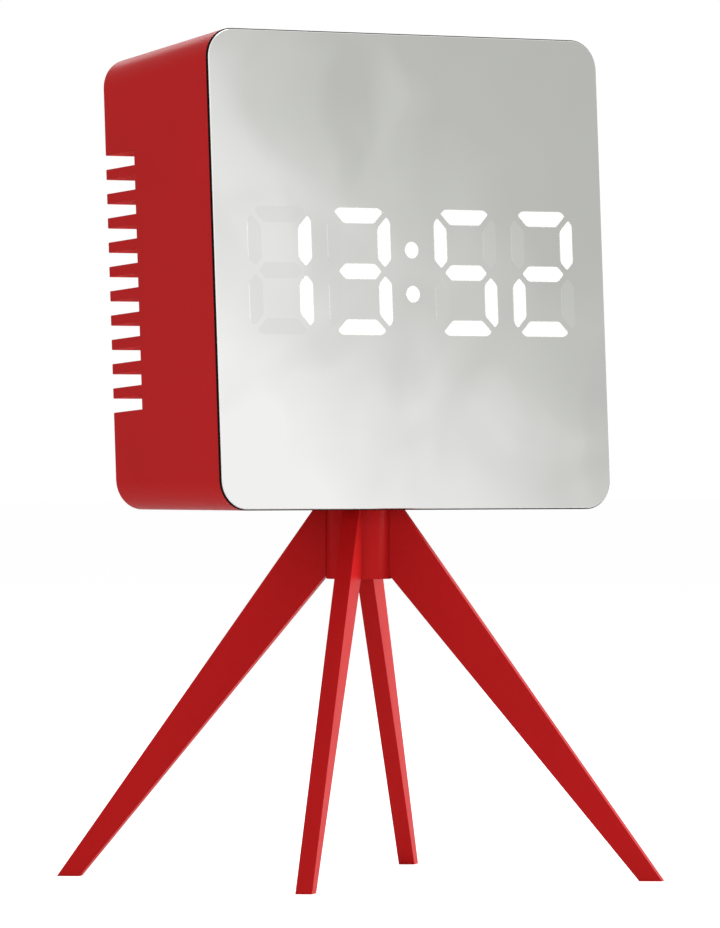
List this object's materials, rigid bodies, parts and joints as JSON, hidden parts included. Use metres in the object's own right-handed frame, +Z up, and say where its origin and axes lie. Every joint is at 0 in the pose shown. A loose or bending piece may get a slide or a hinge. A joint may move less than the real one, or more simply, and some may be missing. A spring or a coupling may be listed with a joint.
{
  "type": "desk alarm clock",
  "caption": "Square mirror-fronted alarm clock with lit segment digits, tapered red case with slotted rear, on a round hub with splayed flat legs.",
  "frame": {"origin": "on the floor plane, below the axis of the hub and the middle of the four feet", "axes": "+Z up, the mirror faces -Y, +X to the viewer's right when facing the mirror"},
  "size_m": [0.1, 0.0944, 0.178],
  "materials": {
    "red_abs": "semi-gloss moulded ABS",
    "black_abs": "satin",
    "silvered_acrylic": "second-surface mirror sheet",
    "adhesive_foam": "matt",
    "white_diffuser": "lit from behind",
    "grey_diffuser": "unlit",
    "reflector_plastic": "matt",
    "led_resin": "clear over phosphor",
    "circuit_board": "solder mask",
    "zinc_steel": "zinc plated",
    "nickel_steel": "nickel plated",
    "epoxy_black": "matt",
    "aluminium_can": "drawn",
    "ribbon_grey": "flexible PVC",
    "ivory_nylon": "matt"
  },
  "bodies": {
    "clock": {"alarm_switch": "nickel_steel", "buzzer": "epoxy_black", "case_screws": "zinc_steel", "case_shell": "red_abs", "cell_contacts": "nickel_steel", "cell_holder": "black_abs", "clock_chip": "epoxy_black", "control_board": "circuit_board", "control_ribbon": "ribbon_grey", "control_screws": "zinc_steel", "crystal": "aluminium_can", "digit_block": "reflector_plastic", "display_board": "circuit_board", "front_bezel": "black_abs", "hub": "red_abs", "hub_screw": "zinc_steel", "leg_front_left": "red_abs", "leg_front_right": "red_abs", "leg_rear_left": "red_abs", "leg_rear_right": "red_abs", "lit_segments": "white_diffuser", "mirror_panel": "silvered_acrylic", "mirror_tape": "adhesive_foam", "power_board": "circuit_board", "power_ribbon": "ribbon_grey", "power_screw": "zinc_steel", "ribbon_sockets": "ivory_nylon", "segment_leds": "led_resin", "smoothing_capacitor": "aluminium_can", "snooze_switch": "epoxy_black", "tact_switches": "epoxy_black", "unlit_segments": "grey_diffuser", "usb_inlet": "nickel_steel"},
    "button_1": {"button_1": "black_abs"},
    "button_2": {"button_2": "black_abs"},
    "button_3": {"button_3": "black_abs"},
    "button_4": {"button_4": "black_abs"},
    "button_5": {"button_5": "black_abs"},
    "snooze_bar": {"snooze_bar": "red_abs"},
    "alarm_knob": {"alarm_knob": "black_abs"},
    "cell_drawer": {"cell_drawer": "black_abs", "coin_cell": "nickel_steel"}
  },
  "joints": [
    {"name": "button_1_press", "type": "slide", "parent": "clock", "child": "button_1", "axis": [0, -0.9983, 0.0576], "range_m": [0, 0.0008], "stiffness_N_per_m": 1800},
    {"name": "button_2_press", "type": "slide", "parent": "clock", "child": "button_2", "axis": [0, -0.9983, 0.0576], "range_m": [0, 0.0008], "stiffness_N_per_m": 1800},
    {"name": "button_3_press", "type": "slide", "parent": "clock", "child": "button_3", "axis": [0, -0.9983, 0.0576], "range_m": [0, 0.0008], "stiffness_N_per_m": 1800},
    {"name": "button_4_press", "type": "slide", "parent": "clock", "child": "button_4", "axis": [0, -0.9983, 0.0576], "range_m": [0, 0.0008], "stiffness_N_per_m": 1800},
    {"name": "button_5_press", "type": "slide", "parent": "clock", "child": "button_5", "axis": [0, -0.9983, 0.0576], "range_m": [0, 0.0008], "stiffness_N_per_m": 1800},
    {"name": "snooze_press", "type": "slide", "parent": "clock", "child": "snooze_bar", "axis": [0, -0.0576, -0.9983], "range_m": [0, 0.0008], "stiffness_N_per_m": 2500},
    {"name": "alarm_slide", "type": "slide", "parent": "clock", "child": "alarm_knob", "axis": [1, 0, 0], "range_m": [0, 0.003]},
    {"name": "cell_drawer_slide", "type": "slide", "parent": "clock", "child": "cell_drawer", "axis": [0, 0.9983, -0.0576], "range_m": [0, 0.022]}
  ]
}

-------

◆ WHAT YOU WILL DO ◆
Give the listing above again, word for word.

◆ THE ANSWER ◆
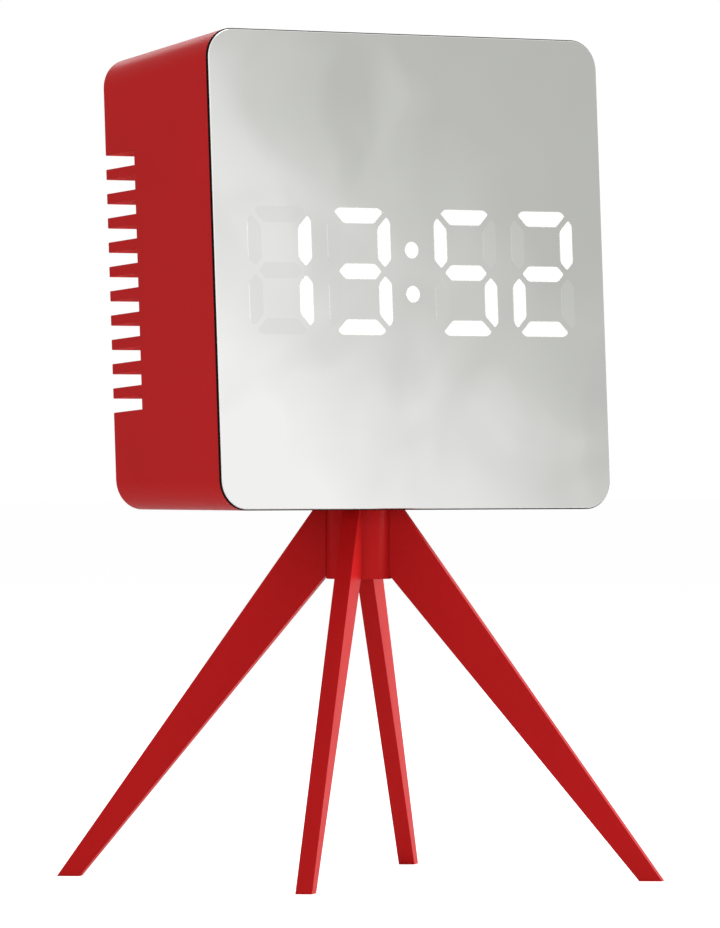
List this object's materials, rigid bodies, parts and joints as JSON, hidden parts included. Use metres in the object's own right-handed frame, +Z up, and say where its origin and axes lie. Every joint is at 0 in the pose shown. A loose or bending piece may get a slide or a hinge. A joint may move less than the real one, or more simply, and some may be missing. A spring or a coupling may be listed with a joint.
{
  "type": "desk alarm clock",
  "caption": "Square mirror-fronted alarm clock with lit segment digits, tapered red case with slotted rear, on a round hub with splayed flat legs.",
  "frame": {"origin": "on the floor plane, below the axis of the hub and the middle of the four feet", "axes": "+Z up, the mirror faces -Y, +X to the viewer's right when facing the mirror"},
  "size_m": [0.1, 0.0944, 0.178],
  "materials": {
    "red_abs": "semi-gloss moulded ABS",
    "black_abs": "satin",
    "silvered_acrylic": "second-surface mirror sheet",
    "adhesive_foam": "matt",
    "white_diffuser": "lit from behind",
    "grey_diffuser": "unlit",
    "reflector_plastic": "matt",
    "led_resin": "clear over phosphor",
    "circuit_board": "solder mask",
    "zinc_steel": "zinc plated",
    "nickel_steel": "nickel plated",
    "epoxy_black": "matt",
    "aluminium_can": "drawn",
    "ribbon_grey": "flexible PVC",
    "ivory_nylon": "matt"
  },
  "bodies": {
    "clock": {"alarm_switch": "nickel_steel", "buzzer": "epoxy_black", "case_screws": "zinc_steel", "case_shell": "red_abs", "cell_contacts": "nickel_steel", "cell_holder": "black_abs", "clock_chip": "epoxy_black", "control_board": "circuit_board", "control_ribbon": "ribbon_grey", "control_screws": "zinc_steel", "crystal": "aluminium_can", "digit_block": "reflector_plastic", "display_board": "circuit_board", "front_bezel": "black_abs", "hub": "red_abs", "hub_screw": "zinc_steel", "leg_front_left": "red_abs", "leg_front_right": "red_abs", "leg_rear_left": "red_abs", "leg_rear_right": "red_abs", "lit_segments": "white_diffuser", "mirror_panel": "silvered_acrylic", "mirror_tape": "adhesive_foam", "power_board": "circuit_board", "power_ribbon": "ribbon_grey", "power_screw": "zinc_steel", "ribbon_sockets": "ivory_nylon", "segment_leds": "led_resin", "smoothing_capacitor": "aluminium_can", "snooze_switch": "epoxy_black", "tact_switches": "epoxy_black", "unlit_segments": "grey_diffuser", "usb_inlet": "nickel_steel"},
    "button_1": {"button_1": "black_abs"},
    "button_2": {"button_2": "black_abs"},
    "button_3": {"button_3": "black_abs"},
    "button_4": {"button_4": "black_abs"},
    "button_5": {"button_5": "black_abs"},
    "snooze_bar": {"snooze_bar": "red_abs"},
    "alarm_knob": {"alarm_knob": "black_abs"},
    "cell_drawer": {"cell_drawer": "black_abs", "coin_cell": "nickel_steel"}
  },
  "joints": [
    {"name": "button_1_press", "type": "slide", "parent": "clock", "child": "button_1", "axis": [0, -0.9983, 0.0576], "range_m": [0, 0.0008], "stiffness_N_per_m": 1800},
    {"name": "button_2_press", "type": "slide", "parent": "clock", "child": "button_2", "axis": [0, -0.9983, 0.0576], "range_m": [0, 0.0008], "stiffness_N_per_m": 1800},
    {"name": "button_3_press", "type": "slide", "parent": "clock", "child": "button_3", "axis": [0, -0.9983, 0.0576], "range_m": [0, 0.0008], "stiffness_N_per_m": 1800},
    {"name": "button_4_press", "type": "slide", "parent": "clock", "child": "button_4", "axis": [0, -0.9983, 0.0576], "range_m": [0, 0.0008], "stiffness_N_per_m": 1800},
    {"name": "button_5_press", "type": "slide", "parent": "clock", "child": "button_5", "axis": [0, -0.9983, 0.0576], "range_m": [0, 0.0008], "stiffness_N_per_m": 1800},
    {"name": "snooze_press", "type": "slide", "parent": "clock", "child": "snooze_bar", "axis": [0, -0.0576, -0.9983], "range_m": [0, 0.0008], "stiffness_N_per_m": 2500},
    {"name": "alarm_slide", "type": "slide", "parent": "clock", "child": "alarm_knob", "axis": [1, 0, 0], "range_m": [0, 0.003]},
    {"name": "cell_drawer_slide", "type": "slide", "parent": "clock", "child": "cell_drawer", "axis": [0, 0.9983, -0.0576], "range_m": [0, 0.022]}
  ]
}